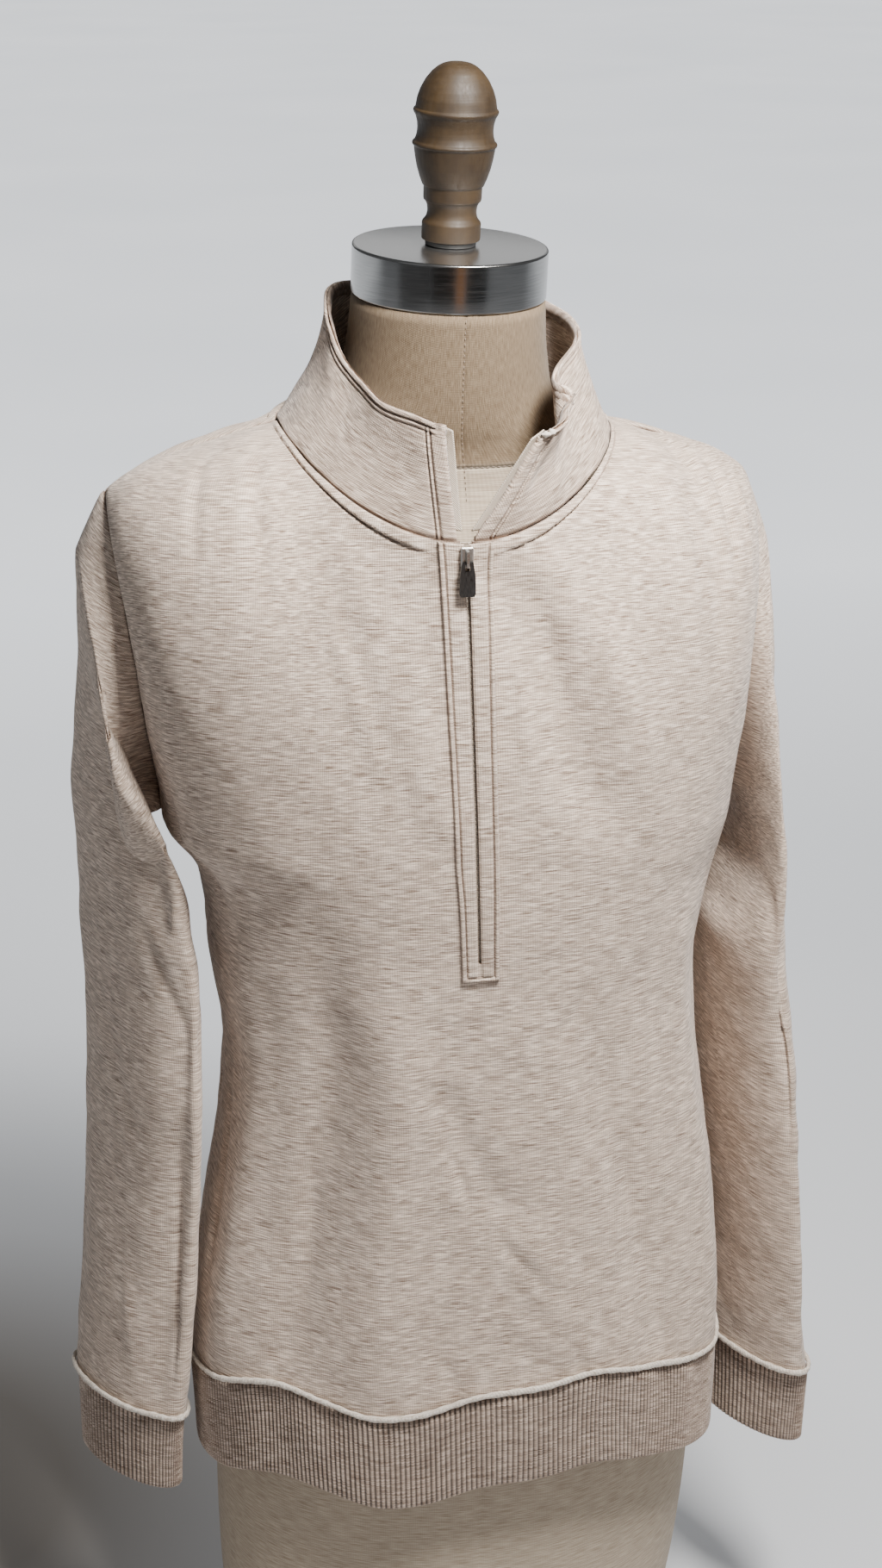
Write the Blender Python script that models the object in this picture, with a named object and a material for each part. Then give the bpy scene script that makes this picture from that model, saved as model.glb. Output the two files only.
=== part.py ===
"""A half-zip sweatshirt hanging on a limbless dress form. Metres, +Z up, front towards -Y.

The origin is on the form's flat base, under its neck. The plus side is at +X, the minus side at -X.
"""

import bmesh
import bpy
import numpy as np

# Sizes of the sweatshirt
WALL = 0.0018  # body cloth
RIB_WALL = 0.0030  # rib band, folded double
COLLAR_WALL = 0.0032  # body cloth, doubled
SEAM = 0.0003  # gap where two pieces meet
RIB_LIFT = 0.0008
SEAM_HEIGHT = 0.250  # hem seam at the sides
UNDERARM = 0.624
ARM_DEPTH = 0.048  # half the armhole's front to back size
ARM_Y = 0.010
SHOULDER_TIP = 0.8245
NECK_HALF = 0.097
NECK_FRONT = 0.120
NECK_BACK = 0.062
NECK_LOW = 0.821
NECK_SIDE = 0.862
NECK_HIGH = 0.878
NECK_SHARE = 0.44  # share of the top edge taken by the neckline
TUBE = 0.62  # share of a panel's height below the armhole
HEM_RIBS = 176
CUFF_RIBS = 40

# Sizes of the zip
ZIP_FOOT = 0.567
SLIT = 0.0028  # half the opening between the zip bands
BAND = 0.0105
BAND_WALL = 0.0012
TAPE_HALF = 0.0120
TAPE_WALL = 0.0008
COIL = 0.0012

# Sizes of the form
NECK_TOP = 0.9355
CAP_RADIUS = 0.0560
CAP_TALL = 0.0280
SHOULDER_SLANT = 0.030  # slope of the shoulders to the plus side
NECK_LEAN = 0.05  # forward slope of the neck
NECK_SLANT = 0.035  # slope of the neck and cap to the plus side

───

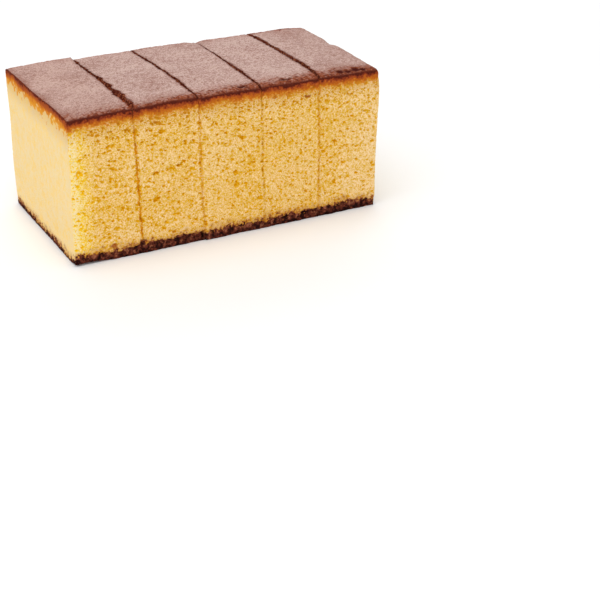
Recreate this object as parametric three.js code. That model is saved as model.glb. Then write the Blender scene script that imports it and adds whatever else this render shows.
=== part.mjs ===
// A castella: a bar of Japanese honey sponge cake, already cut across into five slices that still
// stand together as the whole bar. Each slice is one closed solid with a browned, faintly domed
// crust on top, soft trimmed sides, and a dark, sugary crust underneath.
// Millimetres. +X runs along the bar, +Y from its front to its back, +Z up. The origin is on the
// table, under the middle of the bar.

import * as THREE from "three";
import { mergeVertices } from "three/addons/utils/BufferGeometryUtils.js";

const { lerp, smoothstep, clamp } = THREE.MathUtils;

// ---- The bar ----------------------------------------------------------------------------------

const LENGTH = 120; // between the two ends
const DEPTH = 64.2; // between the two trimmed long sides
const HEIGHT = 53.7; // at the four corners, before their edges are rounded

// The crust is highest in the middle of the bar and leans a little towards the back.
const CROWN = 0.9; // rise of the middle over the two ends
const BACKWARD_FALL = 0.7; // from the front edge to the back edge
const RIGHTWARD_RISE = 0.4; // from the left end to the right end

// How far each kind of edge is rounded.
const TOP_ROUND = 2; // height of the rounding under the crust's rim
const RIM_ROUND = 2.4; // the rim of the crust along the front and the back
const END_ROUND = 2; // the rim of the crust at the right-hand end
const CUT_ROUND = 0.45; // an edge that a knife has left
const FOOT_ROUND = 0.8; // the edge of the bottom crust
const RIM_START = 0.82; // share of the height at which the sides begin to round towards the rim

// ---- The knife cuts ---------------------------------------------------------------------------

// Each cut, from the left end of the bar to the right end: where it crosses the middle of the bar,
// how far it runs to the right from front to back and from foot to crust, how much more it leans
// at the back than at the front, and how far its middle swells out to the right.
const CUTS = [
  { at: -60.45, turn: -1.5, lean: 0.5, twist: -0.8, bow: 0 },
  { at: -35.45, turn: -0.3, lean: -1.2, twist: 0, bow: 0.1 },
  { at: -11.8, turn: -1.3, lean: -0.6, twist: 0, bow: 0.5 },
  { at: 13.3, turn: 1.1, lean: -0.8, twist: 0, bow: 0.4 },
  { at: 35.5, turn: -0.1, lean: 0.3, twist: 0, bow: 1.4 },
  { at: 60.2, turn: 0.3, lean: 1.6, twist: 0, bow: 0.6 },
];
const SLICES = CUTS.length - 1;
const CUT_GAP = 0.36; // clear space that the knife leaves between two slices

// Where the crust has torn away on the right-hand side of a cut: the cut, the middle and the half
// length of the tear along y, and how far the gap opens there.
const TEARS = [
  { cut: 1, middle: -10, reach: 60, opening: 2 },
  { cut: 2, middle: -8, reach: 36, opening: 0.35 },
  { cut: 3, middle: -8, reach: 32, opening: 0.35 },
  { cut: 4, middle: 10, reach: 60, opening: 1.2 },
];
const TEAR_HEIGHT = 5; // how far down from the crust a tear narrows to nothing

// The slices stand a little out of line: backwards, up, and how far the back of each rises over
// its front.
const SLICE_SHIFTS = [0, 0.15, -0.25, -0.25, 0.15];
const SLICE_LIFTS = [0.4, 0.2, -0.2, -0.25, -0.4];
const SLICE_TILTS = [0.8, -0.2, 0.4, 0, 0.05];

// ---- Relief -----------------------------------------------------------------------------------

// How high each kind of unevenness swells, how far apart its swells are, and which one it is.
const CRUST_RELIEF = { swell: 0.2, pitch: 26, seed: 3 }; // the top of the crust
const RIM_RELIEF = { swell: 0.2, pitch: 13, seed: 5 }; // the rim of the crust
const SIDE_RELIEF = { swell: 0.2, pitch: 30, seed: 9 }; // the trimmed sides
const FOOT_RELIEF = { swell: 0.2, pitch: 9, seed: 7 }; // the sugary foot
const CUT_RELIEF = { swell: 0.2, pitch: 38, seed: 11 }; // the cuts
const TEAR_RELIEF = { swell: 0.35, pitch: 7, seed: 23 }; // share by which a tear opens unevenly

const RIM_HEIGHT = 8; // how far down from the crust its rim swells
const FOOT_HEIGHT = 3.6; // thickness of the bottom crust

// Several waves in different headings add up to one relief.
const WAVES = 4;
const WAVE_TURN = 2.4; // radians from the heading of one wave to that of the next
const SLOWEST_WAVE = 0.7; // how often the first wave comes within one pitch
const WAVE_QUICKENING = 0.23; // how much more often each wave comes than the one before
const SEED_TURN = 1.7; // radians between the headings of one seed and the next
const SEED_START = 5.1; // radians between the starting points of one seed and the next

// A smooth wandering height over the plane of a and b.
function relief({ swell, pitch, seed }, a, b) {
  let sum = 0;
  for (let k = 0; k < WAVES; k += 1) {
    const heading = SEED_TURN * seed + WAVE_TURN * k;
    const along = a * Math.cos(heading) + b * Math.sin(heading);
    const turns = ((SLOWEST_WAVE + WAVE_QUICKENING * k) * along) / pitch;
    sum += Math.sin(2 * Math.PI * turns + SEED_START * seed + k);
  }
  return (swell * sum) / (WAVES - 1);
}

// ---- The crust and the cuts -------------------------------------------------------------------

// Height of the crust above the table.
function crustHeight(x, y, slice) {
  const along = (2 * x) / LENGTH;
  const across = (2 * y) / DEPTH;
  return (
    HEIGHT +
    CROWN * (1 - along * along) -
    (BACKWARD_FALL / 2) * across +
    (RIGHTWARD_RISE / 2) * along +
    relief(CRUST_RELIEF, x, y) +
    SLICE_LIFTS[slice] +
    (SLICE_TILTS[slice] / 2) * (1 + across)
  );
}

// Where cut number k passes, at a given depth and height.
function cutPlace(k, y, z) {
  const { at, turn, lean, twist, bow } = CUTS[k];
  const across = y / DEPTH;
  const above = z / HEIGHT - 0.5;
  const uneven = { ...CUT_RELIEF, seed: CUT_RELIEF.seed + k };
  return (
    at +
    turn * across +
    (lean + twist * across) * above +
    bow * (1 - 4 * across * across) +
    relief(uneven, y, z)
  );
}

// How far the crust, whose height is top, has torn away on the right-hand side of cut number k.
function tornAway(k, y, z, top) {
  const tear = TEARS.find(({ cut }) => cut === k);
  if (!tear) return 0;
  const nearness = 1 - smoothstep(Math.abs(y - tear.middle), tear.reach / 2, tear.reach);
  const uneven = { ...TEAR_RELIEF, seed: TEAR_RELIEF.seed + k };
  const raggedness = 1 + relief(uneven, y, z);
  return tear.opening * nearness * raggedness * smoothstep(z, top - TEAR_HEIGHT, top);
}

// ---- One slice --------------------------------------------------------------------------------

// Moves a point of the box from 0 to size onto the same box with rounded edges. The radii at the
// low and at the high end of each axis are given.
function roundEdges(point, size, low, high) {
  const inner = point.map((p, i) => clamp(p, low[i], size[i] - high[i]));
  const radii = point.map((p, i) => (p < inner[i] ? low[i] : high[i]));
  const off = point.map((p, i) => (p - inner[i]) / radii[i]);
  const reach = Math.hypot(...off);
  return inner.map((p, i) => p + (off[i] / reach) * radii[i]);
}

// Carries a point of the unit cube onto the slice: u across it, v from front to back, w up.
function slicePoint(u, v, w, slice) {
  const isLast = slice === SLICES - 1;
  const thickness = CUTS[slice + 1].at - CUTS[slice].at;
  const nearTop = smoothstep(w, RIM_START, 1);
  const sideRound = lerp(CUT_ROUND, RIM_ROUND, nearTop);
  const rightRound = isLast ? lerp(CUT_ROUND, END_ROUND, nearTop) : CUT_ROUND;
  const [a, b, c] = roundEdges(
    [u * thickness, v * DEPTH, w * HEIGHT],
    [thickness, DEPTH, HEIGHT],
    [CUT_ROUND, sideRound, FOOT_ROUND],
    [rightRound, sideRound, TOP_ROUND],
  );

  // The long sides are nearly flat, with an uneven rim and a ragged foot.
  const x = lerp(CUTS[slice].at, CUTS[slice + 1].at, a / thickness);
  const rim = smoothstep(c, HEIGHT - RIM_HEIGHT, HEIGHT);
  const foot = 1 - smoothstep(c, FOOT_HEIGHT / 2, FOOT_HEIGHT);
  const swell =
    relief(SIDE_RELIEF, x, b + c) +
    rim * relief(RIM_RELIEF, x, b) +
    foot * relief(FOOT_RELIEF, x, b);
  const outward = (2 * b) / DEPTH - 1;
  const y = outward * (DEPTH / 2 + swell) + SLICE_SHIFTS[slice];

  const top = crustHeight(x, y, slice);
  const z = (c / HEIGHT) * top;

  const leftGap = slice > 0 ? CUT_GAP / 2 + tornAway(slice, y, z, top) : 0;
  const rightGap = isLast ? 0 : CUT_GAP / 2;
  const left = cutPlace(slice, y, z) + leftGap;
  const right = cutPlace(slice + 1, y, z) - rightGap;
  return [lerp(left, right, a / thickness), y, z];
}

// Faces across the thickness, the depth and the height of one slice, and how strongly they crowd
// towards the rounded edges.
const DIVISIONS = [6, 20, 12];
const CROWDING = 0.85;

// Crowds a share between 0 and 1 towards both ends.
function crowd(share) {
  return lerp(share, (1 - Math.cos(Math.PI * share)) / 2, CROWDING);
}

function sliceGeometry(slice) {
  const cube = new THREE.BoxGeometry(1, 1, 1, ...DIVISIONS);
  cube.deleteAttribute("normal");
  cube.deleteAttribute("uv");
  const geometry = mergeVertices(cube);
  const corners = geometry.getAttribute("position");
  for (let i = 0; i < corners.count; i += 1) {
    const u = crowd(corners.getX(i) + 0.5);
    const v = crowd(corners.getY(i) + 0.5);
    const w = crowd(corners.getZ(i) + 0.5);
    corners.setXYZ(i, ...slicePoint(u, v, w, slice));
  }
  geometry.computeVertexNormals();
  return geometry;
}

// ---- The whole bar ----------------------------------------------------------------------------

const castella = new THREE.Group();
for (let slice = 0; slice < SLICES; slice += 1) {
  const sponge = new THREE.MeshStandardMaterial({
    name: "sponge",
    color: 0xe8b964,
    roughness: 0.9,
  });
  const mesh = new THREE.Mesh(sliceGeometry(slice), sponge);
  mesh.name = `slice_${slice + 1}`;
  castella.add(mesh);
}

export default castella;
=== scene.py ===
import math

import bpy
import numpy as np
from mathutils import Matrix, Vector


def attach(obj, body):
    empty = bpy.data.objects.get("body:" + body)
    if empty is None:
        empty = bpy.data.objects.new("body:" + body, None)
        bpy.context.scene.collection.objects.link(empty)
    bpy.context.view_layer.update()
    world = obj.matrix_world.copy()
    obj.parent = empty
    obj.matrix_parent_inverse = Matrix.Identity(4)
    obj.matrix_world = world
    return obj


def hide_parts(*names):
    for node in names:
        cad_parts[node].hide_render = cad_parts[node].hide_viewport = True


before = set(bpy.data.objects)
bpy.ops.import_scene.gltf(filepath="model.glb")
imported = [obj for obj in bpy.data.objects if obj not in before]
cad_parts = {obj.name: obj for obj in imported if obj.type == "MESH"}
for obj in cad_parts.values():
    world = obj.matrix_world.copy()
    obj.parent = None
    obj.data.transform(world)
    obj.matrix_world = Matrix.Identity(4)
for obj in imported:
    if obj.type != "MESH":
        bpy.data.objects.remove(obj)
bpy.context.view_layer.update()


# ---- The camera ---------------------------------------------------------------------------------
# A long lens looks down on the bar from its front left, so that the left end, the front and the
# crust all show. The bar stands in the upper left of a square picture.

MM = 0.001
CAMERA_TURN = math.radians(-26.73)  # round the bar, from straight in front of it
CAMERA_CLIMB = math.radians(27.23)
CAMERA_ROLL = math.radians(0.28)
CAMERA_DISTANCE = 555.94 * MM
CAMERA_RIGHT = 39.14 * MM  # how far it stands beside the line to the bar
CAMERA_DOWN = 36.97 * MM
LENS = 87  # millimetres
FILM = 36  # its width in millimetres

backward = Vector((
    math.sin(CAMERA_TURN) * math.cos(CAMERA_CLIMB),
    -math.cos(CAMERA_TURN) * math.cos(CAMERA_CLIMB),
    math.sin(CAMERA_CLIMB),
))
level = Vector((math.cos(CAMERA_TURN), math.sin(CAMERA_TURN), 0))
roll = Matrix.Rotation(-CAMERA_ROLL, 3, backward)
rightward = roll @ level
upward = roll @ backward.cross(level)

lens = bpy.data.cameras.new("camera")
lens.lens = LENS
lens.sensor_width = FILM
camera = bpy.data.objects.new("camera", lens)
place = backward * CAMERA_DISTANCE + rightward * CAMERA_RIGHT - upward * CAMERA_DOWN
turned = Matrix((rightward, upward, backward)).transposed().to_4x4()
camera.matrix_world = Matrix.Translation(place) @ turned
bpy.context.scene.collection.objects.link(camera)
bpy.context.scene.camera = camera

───

Please print exactly, and only, the lines from the line with "strongly they crowd" to the line with "obj.matrix_world = Matrix.Identity(4)", both included.

▶ The answer:
// Faces across the thickness, the depth and the height of one slice, and how strongly they crowd
// towards the rounded edges.
const DIVISIONS = [6, 20, 12];
const CROWDING = 0.85;

// Crowds a share between 0 and 1 towards both ends.
function crowd(share) {
  return lerp(share, (1 - Math.cos(Math.PI * share)) / 2, CROWDING);
}

function sliceGeometry(slice) {
  const cube = new THREE.BoxGeometry(1, 1, 1, ...DIVISIONS);
  cube.deleteAttribute("normal");
  cube.deleteAttribute("uv");
  const geometry = mergeVertices(cube);
  const corners = geometry.getAttribute("position");
  for (let i = 0; i < corners.count; i += 1) {
    const u = crowd(corners.getX(i) + 0.5);
    const v = crowd(corners.getY(i) + 0.5);
    const w = crowd(corners.getZ(i) + 0.5);
    corners.setXYZ(i, ...slicePoint(u, v, w, slice));
  }
  geometry.computeVertexNormals();
  return geometry;
}

// ---- The whole bar ----------------------------------------------------------------------------

const castella = new THREE.Group();
for (let slice = 0; slice < SLICES; slice += 1) {
  const sponge = new THREE.MeshStandardMaterial({
    name: "sponge",
    color: 0xe8b964,
    roughness: 0.9,
  });
  const mesh = new THREE.Mesh(sliceGeometry(slice), sponge);
  mesh.name = `slice_${slice + 1}`;
  castella.add(mesh);
}

export default castella;
=== scene.py ===
import math

import bpy
import numpy as np
from mathutils import Matrix, Vector


def attach(obj, body):
    empty = bpy.data.objects.get("body:" + body)
    if empty is None:
        empty = bpy.data.objects.new("body:" + body, None)
        bpy.context.scene.collection.objects.link(empty)
    bpy.context.view_layer.update()
    world = obj.matrix_world.copy()
    obj.parent = empty
    obj.matrix_parent_inverse = Matrix.Identity(4)
    obj.matrix_world = world
    return obj


def hide_parts(*names):
    for node in names:
        cad_parts[node].hide_render = cad_parts[node].hide_viewport = True


before = set(bpy.data.objects)
bpy.ops.import_scene.gltf(filepath="model.glb")
imported = [obj for obj in bpy.data.objects if obj not in before]
cad_parts = {obj.name: obj for obj in imported if obj.type == "MESH"}
for obj in cad_parts.values():
    world = obj.matrix_world.copy()
    obj.parent = None
    obj.data.transform(world)
    obj.matrix_world = Matrix.Identity(4)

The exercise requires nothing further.